Through its wholly-owned subsidiary, Comm Equipment Company, 3G Mobile provides the financing of the mobile handset component of post-paid contracts to cellular network providers such as Cell C, and currently has a finance book of around R3 billion.

The idea is that 3G Mobile will be utilised as Blue Label's expansion platform into the financing and supply of mobile devices, handsets and allied products. Levy says a lot of networks are looking to use off balance sheet funding for hardware devices and that's where 3G fits in.
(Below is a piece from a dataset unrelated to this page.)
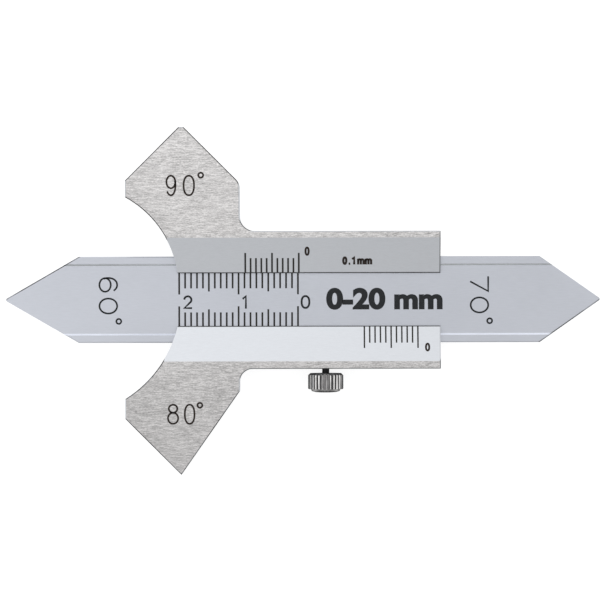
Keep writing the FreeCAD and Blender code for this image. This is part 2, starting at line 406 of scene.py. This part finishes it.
def upright(x, y):
    """Text frame with its lower left corner at x, y."""
    return lambda u, v: (x + u, y + v)


def turned_right(x, y):
    """Text frame turned a quarter clockwise, so that it reads towards -Y."""
    return lambda u, v: (x + v, y - u)


def place_mark(name, mesh, body):
    """Paint a mark and fix it to its body."""
    mesh.materials.append(paints[body])
    made = bpy.data.objects.new(name, mesh)
    bpy.context.collection.objects.link(made)
    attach(made, body)


def longer(points, extra):
    """An open path made longer at both ends."""
    start = points[0] + (points[0] - points[1]).normalized() * extra
    end = points[-1] + (points[-1] - points[-2]).normalized() * extra
    return [start] + points[1:-1] + [end]


def sideways(before, point, after):
    """Unit vector to a path's left side, or a longer one at a bend, so that a stroke keeps its width."""
    sharpest, longest = 0.4, 1.6
    arriving, leaving = point - before, after - point
    along = (after - before).normalized()
    reach = 1.0
    if arriving.length > SAME_PLACE and leaving.length > SAME_PLACE:
        along = (arriving.normalized() + leaving.normalized()).normalized()
        reach = min(1 / max(along.dot(arriving.normalized()), sharpest), longest)
    return Vector((-along.y, along.x)) * reach


def strokes(name, paths, width, frame_of, surface, body):
    """Painted lines of one width along paths of (u, v) points, closed where a path ends at its start."""
    vertices, faces = [], []
    for path in paths:
        points = [Vector(p) for p in path]
        closed = (points[0] - points[-1]).length < SAME_PLACE
        points = points[:-1] if closed else longer(points, width / 3)
        count = len(points)
        base = len(vertices)
        for i, point in enumerate(points):
            before = points[i - 1] if closed or i else point
            after = points[(i + 1) % count] if closed or i < count - 1 else point
            side = sideways(before, point, after) * width / 2
            corners = ((side, PAINT_TOP), (-side, PAINT_TOP), (-side, PAINT_FOOT), (side, PAINT_FOOT))
            vertices += [surface(*frame_of(*(point + offset)), lift) for offset, lift in corners]
        for i in range(count if closed else count - 1):
            here, there = base + 4 * i, base + 4 * ((i + 1) % count)
            for k in range(4):
                n = (k + 1) % 4
                faces.append((here + k, here + n, there + n, there + k))
        if not closed:
            last = base + 4 * (count - 1)
            faces.append((base + 3, base + 2, base + 1, base))
            faces.append((last, last + 1, last + 2, last + 3))
    mesh = bpy.data.meshes.new(name)
    mesh.from_pydata(vertices, [], faces)
    mesh.validate()
    place_mark(name, mesh, body)


def oval(cu, cv, ru, rv, start=0.0, end=360.0, steps=48, squareness=2.0):
    """Arc of an ellipse, or of a squarer oval, between two angles in degrees."""
    points = []
    power = 2 / squareness
    for i in range(steps + 1):
        angle = math.radians(start + (end - start) * i / steps)
        c, s = math.cos(angle), math.sin(angle)
        points.append((cu + ru * math.copysign(abs(c) ** power, c),
                       cv + rv * math.copysign(abs(s) ** power, s)))
    if abs(end - start) == 360.0:
        points[-1] = points[0]
    return points


def arch(left, width, height):
    """One arch of an m, with its right leg."""
    radius = width / 2
    return oval(left + radius, height * 0.7, radius, height * 0.3, 180, 0, 12) + [(left + width, 0)]


def digit(character, width, height):
    """Single-line strokes of an engraved character in a box of that width and height."""
    u, v = width / 2, height / 2
    if character == "0":
        return [oval(u, v, u, v, squareness=2.25 if width < 0.7 * height else 2.02)]
    if character == "9":
        return [oval(u, height * 0.68, u * 0.97, height * 0.32), oval(u, v, u, v, 25, -140, 32, 2.1)]
    if character == "6":
        return [[(width - a, height - b) for a, b in path] for path in digit("9", width, height)]
    if character == "8":
        return [oval(u, height * 0.29, u, height * 0.29), oval(u, height * 0.79, u * 0.84, height * 0.21)]
    if character == "7":
        return [[(0, height), (width, height), (width * 0.33, 0)]]
    if character == "1":
        return [[(width * 0.1, height * 0.8), (width * 0.75, height), (width * 0.75, 0)]]
    if character == "2":
        top = oval(u, height * 0.7, u, height * 0.3, 165, -35, 24)
        return [top + [(width * 0.02, 0), (width, 0)]]
    if character == "m":
        return [[(0, 0), (0, height)], arch(0, u, height), arch(u, u, height)]
    if character == ".":
        return [[(0, 0), (width, 0)]]
    raise ValueError(character)


def shift(paths, du, dv):
    return [[(u + du, v + dv) for u, v in path] for path in paths]


def printed(name, text, left, bottom, width, height, weight, surface, body):
    """Bold lettering fitted to a box, from the built-in typeface. Its extrusion tells top from foot."""
    curve = bpy.data.curves.new(name, "FONT")
    curve.body = text
    curve.offset = weight
    curve.extrude = 0.01
    typed = bpy.data.objects.new(name + "_text", curve)
    bpy.context.collection.objects.link(typed)
    bpy.context.view_layer.update()
    mesh = bpy.data.meshes.new_from_object(typed.evaluated_get(bpy.context.evaluated_depsgraph_get()))
    bpy.data.objects.remove(typed)
    us, vs = [v.co.x for v in mesh.vertices], [v.co.y for v in mesh.vertices]
    low_u, low_v = min(us), min(vs)
    wide, high = max(us) - low_u, max(vs) - low_v
    for vertex in mesh.vertices:
        x = left + (vertex.co.x - low_u) / wide * width
        y = bottom + (vertex.co.y - low_v) / high * height
        vertex.co = surface(x, y, PAINT_TOP if vertex.co.z > 0 else PAINT_FOOT)
    mesh.materials.clear()
    place_mark(name, mesh, body)


ANGLE_LINE = {"slide": 0.31, "beam": 0.3}
DEGREE_RADIUS = 0.41
ANGLE_MARKS = (
    # name, digits with left edge and width, height, centre of the degree sign, frame, surface, body
    ("mark_90", (("9", 0.0, 1.53), ("0", 2.9, 1.75)), 3.27, (5.77, 3.35),
     upright(-22.2, 17.52), flat_on(SLIDE_TOP), "slide"),
    ("mark_80", (("8", 0.0, 1.7), ("0", 2.82, 1.62)), 3.2, (5.35, 3.1),
     upright(-21.99, -20.82), flat_on(SLIDE_TOP), "slide"),
    ("mark_60", (("6", 0.0, 2.35), ("0", 3.47, 2.52)), 2.98, (7.32, 3.25),
     turned_right(-33.58, 3.68), flat_on(RECESS_FLOOR), "beam"),
    ("mark_70", (("7", 0.0, 2.4), ("0", 3.45, 2.53)), 2.95, (7.38, 3.19),
     turned_right(28.93, 3.73), flat_on(RECESS_FLOOR), "beam"),
)
for name, digits, height, (cu, cv), frame_of, surface, body in ANGLE_MARKS:
    paths = []
    for character, left, width in digits:
        paths += shift(digit(character, width, height), left, 0)
    paths.append(oval(cu, cv, DEGREE_RADIUS, DEGREE_RADIUS, steps=28))
    strokes(name, paths, ANGLE_LINE[body], frame_of, surface, body)

SCALE_LINE, SCALE_HEIGHT, SCALE_BASE = 0.34, 1.98, -1.42
SCALE_MARKS = (("mark_scale_0", "0", 0.46, 1.3), ("mark_scale_1", "1", -9.45, 0.7),
               ("mark_scale_2", "2", -19.3, 1.2))
for name, character, left, width in SCALE_MARKS:
    strokes(name, digit(character, width, SCALE_HEIGHT), SCALE_LINE, upright(left, SCALE_BASE),
            flat_on(RECESS_FLOOR), "beam")

BOLD_MARKS = (
    # name, left, bottom, line, characters with their left edge, width and height
    ("mark_fillet_zero", 0.96, 7.34, 0.34, (("0", 0.0, 0.87, 1.52),)),
    ("mark_butt_zero", 21.17, -8.77, 0.33, (("0", 0.0, 0.87, 1.46),)),
    ("mark_unit", 7.29, 5.8, 0.38, (("0", 0.0, 0.88, 1.42), (".", 1.02, 0.4, 0.38),
                                    ("1", 1.55, 0.75, 1.42), ("m", 2.5, 1.28, 1.1),
                                    ("m", 3.78, 1.28, 1.1))),
)
for name, x, y, line, characters in BOLD_MARKS:
    paths = []
    for character, left, width, height in characters:
        paths += shift(digit(character, width - line, height - line), left + line / 2, line / 2)
    strokes(name, paths, line, upright(x, y), on_bevel, "slide")

printed("mark_range", "0-20 mm", 4.6, -1.75, 19.6, 3.7, 0.045, flat_on(RECESS_FLOOR), "beam")


# Floor

def floor_white():
    """Matt grey, with a white glow that only the camera and reflections see, so that it lights little."""
    material = bpy.data.materials.new("floor_white")
    material.use_nodes = True
    g = Nodes(material.node_tree)
    g.tree.nodes.clear()
    ray = g.add("LightPath").outputs
    seen = g.largest(ray["Is Camera Ray"], ray["Is Glossy Ray"], ray["Is Transmission Ray"])
    glow = g.add("Emission")
    g.plug(glow.inputs["Strength"], g.product(seen, 0.85))
    matt = g.add("BsdfDiffuse")
    matt.inputs["Color"].default_value = (0.3, 0.3, 0.3, 1)
    both = g.add("AddShader")
    g.plug(both.inputs[0], glow.outputs[0])
    g.plug(both.inputs[1], matt.outputs[0])
    g.plug(g.add("OutputMaterial").inputs["Surface"], both.outputs[0])
    return material


HALF_FLOOR = 4.0
floor_mesh = bpy.data.meshes.new("floor")
floor_mesh.from_pydata([(-HALF_FLOOR, -HALF_FLOOR, 0), (HALF_FLOOR, -HALF_FLOOR, 0),
                        (HALF_FLOOR, HALF_FLOOR, 0), (-HALF_FLOOR, HALF_FLOOR, 0)],
                       [], [(0, 1, 2, 3)])
floor_mesh.materials.append(floor_white())
floor = bpy.data.objects.new("floor", floor_mesh)
floor.location.z = -0.1 * MM
bpy.context.collection.objects.link(floor)


# Light

def light_tent():
    """Soft light from all round, brighter towards +Y, where there is a window high up.

    The roof is darker right overhead. The sides are greyer, but for white panels at -X, +X and +Y.
    """
    world = bpy.data.worlds.new("tent")
    world.use_nodes = True
    g = Nodes(world.node_tree)
    east, north, up = g.split(g.add("TexCoord").outputs["Generated"])
    roof = g.step(up, 0.7, 1.0, 1.05, 0.655)
    panels = g.largest(g.step(g.absolute(east), 0.75, 0.92), g.step(north, 0.75, 0.92))
    sides = g.line(panels, 0.26, 0.6)
    high = g.step(up, 0.45, 0.78)
    tent = g.total(g.product(roof, high), g.product(sides, g.less(1.0, high)))
    window = g.product(g.step(north, 0.15, 0.5), g.step(up, 0.68, 0.84), 0.27)
    background = g.tree.nodes["Background"]
    background.inputs["Color"].default_value = (1, 1, 1, 1)
    g.plug(background.inputs["Strength"], g.line(north, 0.27, g.total(tent, window)))
    return world


def soft_lamp(name, place, width, height, power):
    """Area lamp that faces the origin. Sizes in metres, power in watts."""
    lamp = bpy.data.lights.new(name, "AREA")
    lamp.shape = "RECTANGLE"
    lamp.size, lamp.size_y = width, height
    lamp.energy = power
    made = bpy.data.objects.new(name, lamp)
    made.location = place
    made.rotation_euler = (-Vector(place)).to_track_quat("-Z", "Y").to_euler()
    bpy.context.collection.objects.link(made)


bpy.context.scene.world = light_tent()
soft_lamp("key", (-0.25, 0.95, 0.75), 1.0, 0.6, 0.6)
soft_lamp("left", (-0.46, 0.0, 0.56), 0.4, 1.0, 0.85)
soft_lamp("right", (0.52, 0.0, 0.5), 0.45, 1.1, 0.62)


# Camera, straight above the beam's engraved face

PICTURE_PIXELS = 600
PIXELS_PER_MM = 5.9385
DISTANCE = 0.6                          # in metres, from that face
SENSOR = 36.0
CAMERA_X, CAMERA_Y = 0.19, -0.093       # in millimetres
ROLL = -0.002

camera_data = bpy.data.cameras.new("camera")
camera_data.sensor_width = SENSOR
camera_data.lens = SENSOR * DISTANCE / (PICTURE_PIXELS / PIXELS_PER_MM * MM)
camera_data.clip_start, camera_data.clip_end = 0.05, 20.0
camera = bpy.data.objects.new("camera", camera_data)
camera.location = (CAMERA_X * MM, CAMERA_Y * MM, RECESS_FLOOR * MM + DISTANCE)
camera.rotation_euler = (0, 0, ROLL)
bpy.context.collection.objects.link(camera)
bpy.context.scene.camera = camera

bpy.context.scene.view_settings.view_transform = "Standard"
"So what the future looks like for us is that if you take the Blue Label product and package it over a funding mechanism that is not your traditional 30- or 60-day funding, it's now 12- or 24-month funding, you package it in a certain way and offer it to your retailer in a way they can resell the package so we can now deal with the end consumer and we can offer them our product in a credit world and I think that makes [the deal] very interesting."

It also means Blue Label does not need to take any of the risk of loans onto its own balance sheet.

"I think that's critical; we are not a micro-lender and we take none of the risk. We use the score card of the network or the service provider and what we put into it is the methodology of how you deliver it and how you procure and collect it."

The acquisition also fits in nicely with Blue Label's planned acquisition of a 45% stake in SA mobile operator Cell C for R5.5 billion. Levy hopes the planned recapitalisation of Cell C will be completed at the end of this month.

"I think 3G is part of the plan for Cell C; it's a Blue Label play first and foremost but of course with Cell C it does a lot of the financing ? and it's a whole new brand of how you finance.

"I think what's important is when you put things together and the total pieces fit well together and they all link and all grow from each other then it is easier to do. Complexity comes in when you try add in things that are not in the normal mix of what you do, and that is not what we do," Levy concludes.